Issues with Engagement Cloud (in Europe)
Incident Report for dotdigital
Postmortem

Summary of Impact

At approximately 12:10 UTC on 13th October 2020, we experienced delays and failures with a number of services, including campaign sends in our European region (Region 1). We restored normal services at 12:45 UTC on 13th October 2020, but a number of services experienced delays up until 15:55 UTC on 13th October 2020. Some campaign sends didn’t complete successfully. We have contacted the affected customers directly to advise they’ll need to re-issue their sends.

Root Cause

This issue was caused by a misconfiguration in the messaging system, which occurred during a change to normalize our message queue addresses.
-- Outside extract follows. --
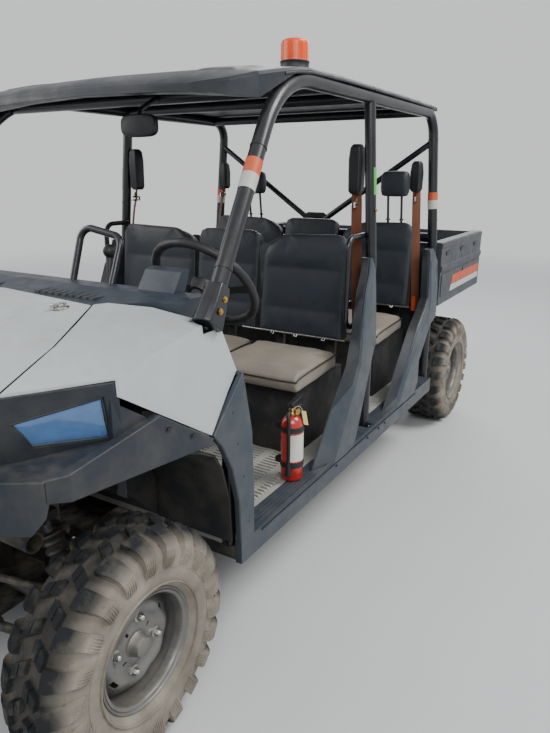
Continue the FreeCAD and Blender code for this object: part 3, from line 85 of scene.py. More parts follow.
# name, place, aim, width, height, watts
LAMPS = (
    ("sun_side", (4.5, 1.5, 6.5), (0, -0.2, 0.8), 3.2, 3.2, 420),
    ("key", (4.2, -5.2, 5.2), (0.2, -0.4, 0.8), 4.0, 3.0, 270),
    ("fill", (-5.5, -3.5, 4.0), (0, 0, 0.9), 4.0, 4.0, 170),
    ("back", (-1.5, 6.0, 4.5), (0, 0.5, 1.0), 4.0, 3.0, 150),
)


def make_light():
    for name, place, aim, width, height, watts in LAMPS:
        data = bpy.data.lights.new(name, "AREA")
        data.shape = "RECTANGLE"
        data.size = width
        data.size_y = height
        data.energy = watts
        lamp = bpy.data.objects.new(name, data)
        lamp.location = place
        lamp.rotation_euler = (Vector(aim) - Vector(place)).to_track_quat("-Z", "Y").to_euler()
        bpy.context.collection.objects.link(lamp)
    world = bpy.data.worlds.new("studio")
    bpy.context.scene.world = world
    world.use_nodes = True
    tree = world.node_tree
    tree.nodes.clear()
    out = tree.nodes.new("ShaderNodeOutputWorld")
    mix = tree.nodes.new("ShaderNodeMixShader")
    path = tree.nodes.new("ShaderNodeLightPath")
    light = tree.nodes.new("ShaderNodeBackground")
    light.inputs["Color"].default_value = (0.80, 0.88, 1.0, 1)
    light.inputs["Strength"].default_value = 0.42
    shown = tree.nodes.new("ShaderNodeBackground")
    shown.inputs["Color"].default_value = BACKDROP
    shown.inputs["Strength"].default_value = BACKDROP_STRENGTH
    seen = path.outputs["Is Camera Ray"]
    for kind in ("Is Glossy Ray", "Is Transmission Ray"):
        either = tree.nodes.new("ShaderNodeMath")
        either.operation = "MAXIMUM"
        tree.links.new(seen, either.inputs[0])
        tree.links.new(path.outputs[kind], either.inputs[1])
        seen = either.outputs[0]
    tree.links.new(seen, mix.inputs[0])
    tree.links.new(light.outputs[0], mix.inputs[1])
    tree.links.new(shown.outputs[0], mix.inputs[2])
    tree.links.new(mix.outputs[0], out.inputs[0])


# Materials

class Shader:
    """A material's node tree with short calls."""

    def __init__(self, name):
        self.material = bpy.data.materials.new(name)
        self.material.use_nodes = True
        self.tree = self.material.node_tree
        self.bsdf = self.tree.nodes["Principled BSDF"]
        self.place = self.add("ShaderNodeTexCoord").outputs["Object"]

    def add(self, kind, **settings):
        new = self.tree.nodes.new(kind)
        for key, value in settings.items():
            setattr(new, key, value)
        return new

    def link(self, source, target):
        self.tree.links.new(source, target)

    def stretched(self, scale):
        """The object's coordinates, stretched along its axes."""
        mapping = self.add("ShaderNodeMapping")
        mapping.inputs["Scale"].default_value = scale
        self.link(self.place, mapping.inputs["Vector"])
        return mapping.outputs[0]

    def noise(self, scale, detail=4.0, rough=0.55, place=None):
        texture = self.add("ShaderNodeTexNoise")
        texture.inputs["Scale"].default_value = scale
        texture.inputs["Detail"].default_value = detail
        texture.inputs["Roughness"].default_value = rough
        self.link(place or self.place, texture.inputs["Vector"])
        return texture.outputs["Fac"]

    def ramp(self, source, low, high, out_low=0.0, out_high=1.0):
        scaled = self.add("ShaderNodeMapRange")
        scaled.inputs["From Min"].default_value = low
        scaled.inputs["From Max"].default_value = high
        scaled.inputs["To Min"].default_value = out_low
        scaled.inputs["To Max"].default_value = out_high
        self.link(source, scaled.inputs["Value"])
        return scaled.outputs[0]

    def mixed(self, factor, low, high):
        """Two colours, or a socket and a colour, mixed by a factor."""
        mix = self.add("ShaderNodeMix", data_type="RGBA")
        self.link(factor, mix.inputs["Factor"])
        for socket, value in ((mix.inputs[6], low), (mix.inputs[7], high)):
            if isinstance(value, tuple):
                socket.default_value = (*value, 1)
            else:
                self.link(value, socket)
        return mix.outputs[2]

    def times(self, first, second):
        product = self.add("ShaderNodeMath", operation="MULTIPLY")
        for socket, value in zip(product.inputs, (first, second)):
            if isinstance(value, float):
                socket.default_value = value
            else:
                self.link(value, socket)
        return product.outputs[0]

    def upward(self):
        """1 where the surface faces up, in the piece's own axes."""
        split = self.add("ShaderNodeSeparateXYZ")
        self.link(self.tree.nodes["Texture Coordinate"].outputs["Normal"], split.inputs[0])
        return self.ramp(split.outputs[2], 0.2, 0.9)

    def bump(self, height, strength, distance, below=None):
        bump = self.add("ShaderNodeBump")
        bump.inputs["Strength"].default_value = strength
        bump.inputs["Distance"].default_value = distance
        self.link(height, bump.inputs["Height"])
        if below is not None:
            self.link(below, bump.inputs["Normal"])
        return bump.outputs[0]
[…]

The sent messages were stored incorrectly or failed to deliver, which caused corresponding services to fail.

Mitigation

The timeline for resolving the issue was (times stated in UTC):

12:10: We changed our messaging system configuration. The sent messages are stored, but are unavailable for receiving services

12:20: Messaging system configuration changed again. The message sending stopped working

12:33: We identified parts of our infrastructure were unavailable

12:35: We identified the issue was related to the messaging system

12:45: We reverted our messaging system configuration to the original value

15:55: The incorrectly stored messages were re-delivered, but some customers sends needed to be restarted or re-issued. Our Support Team conducted proactive reach outs to affected customers.

Next Steps

In our next major platform release, we’ll include a change to prevent incorrect configuration from being applied.

Posted Oct 14, 2020 - 14:18 BST

Resolved
We experienced delays and failures with a number of services, including campaign sends in our European region (Region 1).
Posted Oct 13, 2020 - 13:00 BST